After being arrested, Beth finds herself uprooted and under the guardianship of her uncle Scott. Which is where she runs into the smug jock who tried hitting on her the other night. Not only does he go to her school, but her uncle has asked him to show her around town and help her get adjusted. The only problem is, Beth and Ryan couldn't be more opposite if they even tried.

I liked that going into the story I thought the whole thing would revolve around the dare. At first it starts out with getting the skater girl at the taco shop to give him his number and then when she becomes the new girl in town, it turns to getting her to go out on a date with him. So imagine my surprise when the dare is out of the way halfway through the story. What else could this story possibly have left? Oh but there's more. Once the Dare is done, we move onto more larger issues like Beth's mother and her stance with her old life versus her new life. And that for me, was the best part of the story. I loved that it had more than one storyline in it.
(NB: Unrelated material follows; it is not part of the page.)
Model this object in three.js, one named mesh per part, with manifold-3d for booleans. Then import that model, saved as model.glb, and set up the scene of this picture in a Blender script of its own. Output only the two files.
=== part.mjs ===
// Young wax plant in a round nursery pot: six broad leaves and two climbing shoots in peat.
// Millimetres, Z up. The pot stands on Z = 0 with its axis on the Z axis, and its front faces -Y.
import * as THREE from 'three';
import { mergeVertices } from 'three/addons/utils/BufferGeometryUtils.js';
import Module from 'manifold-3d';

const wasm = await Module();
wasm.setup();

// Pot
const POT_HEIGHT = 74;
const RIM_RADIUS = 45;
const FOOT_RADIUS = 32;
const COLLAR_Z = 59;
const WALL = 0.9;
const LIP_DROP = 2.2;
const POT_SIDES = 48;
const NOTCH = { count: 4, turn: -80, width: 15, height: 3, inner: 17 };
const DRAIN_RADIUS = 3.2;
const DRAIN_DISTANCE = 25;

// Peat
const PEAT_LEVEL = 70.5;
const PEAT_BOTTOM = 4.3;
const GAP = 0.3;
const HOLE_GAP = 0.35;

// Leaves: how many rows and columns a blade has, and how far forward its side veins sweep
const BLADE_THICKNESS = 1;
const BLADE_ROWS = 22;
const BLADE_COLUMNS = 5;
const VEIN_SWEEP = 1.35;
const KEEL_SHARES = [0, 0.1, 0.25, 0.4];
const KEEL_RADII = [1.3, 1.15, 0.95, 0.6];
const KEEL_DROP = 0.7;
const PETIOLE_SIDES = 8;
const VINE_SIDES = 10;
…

Another thing that I enjoyed was Beth. She is a spitfire. She harbors so much hostility and yet is incredibly vulnerable at the same time. So her interaction with the other characters was funny to watch. For instance when she shows up in town and her uncle Scott introduces her to Ryan, for what he thinks is the first time. At first the two of them play along like they didn't just meet the other night and then...

Beth: "He hit on me."
Uncle Scott: "You just met him."
Beth: "Not now. Friday night. He hit on me and he stared at my ass while he did it.